Y Tu Mamá También (2001) an intelligent and sensual road movie directed by Alfonso Cuarón and
co-written by him and his brother Carlos is both an acclaimed feature by a director who would
go on to win Oscars and a box office success abroad and in its native Mexico where it was the
biggest grossing local film of all time. Its teenage protagonists Gael García Bernal and Diego
Luna went on to be major stars of global cinema. Yet on its release the film was vilified by
established Mexican critics as a coarse comedy and 'Penthouse fantasy' of youthful lust for an
older woman. Paul Julian Smith's lucid study of the film argues that Y Tu Mamá También not only
addresses with playful seriousness such major issues as gender race class and space which
are yet more urgent now than they were on its release but that the film's apparently casual
aesthetic masks a sophisticated audiovisual style one which brings together popular genre film
and auteurist experiment.

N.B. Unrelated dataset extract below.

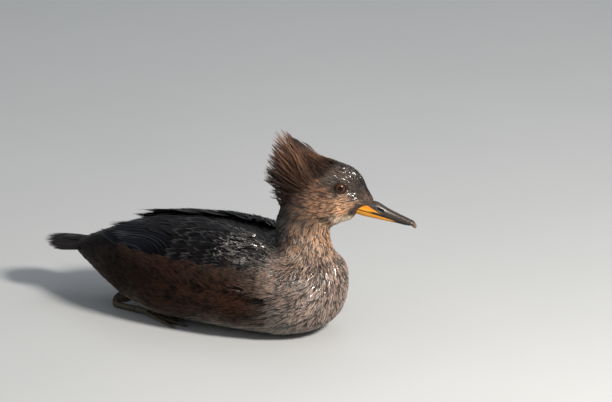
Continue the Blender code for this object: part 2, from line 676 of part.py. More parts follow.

Smith suggests Y Tu Mamá También remains an example for world cinema
of how a very local film can connect with a global audience that is ignorant of such niceties.
Combining production and distribution history based on unexplored material held in Mexico City
archives with close textual analysis Smith makes an argument for Cuarón's film as an enduring
masterpiece that hides in plain sight as an ephemeral teen movie.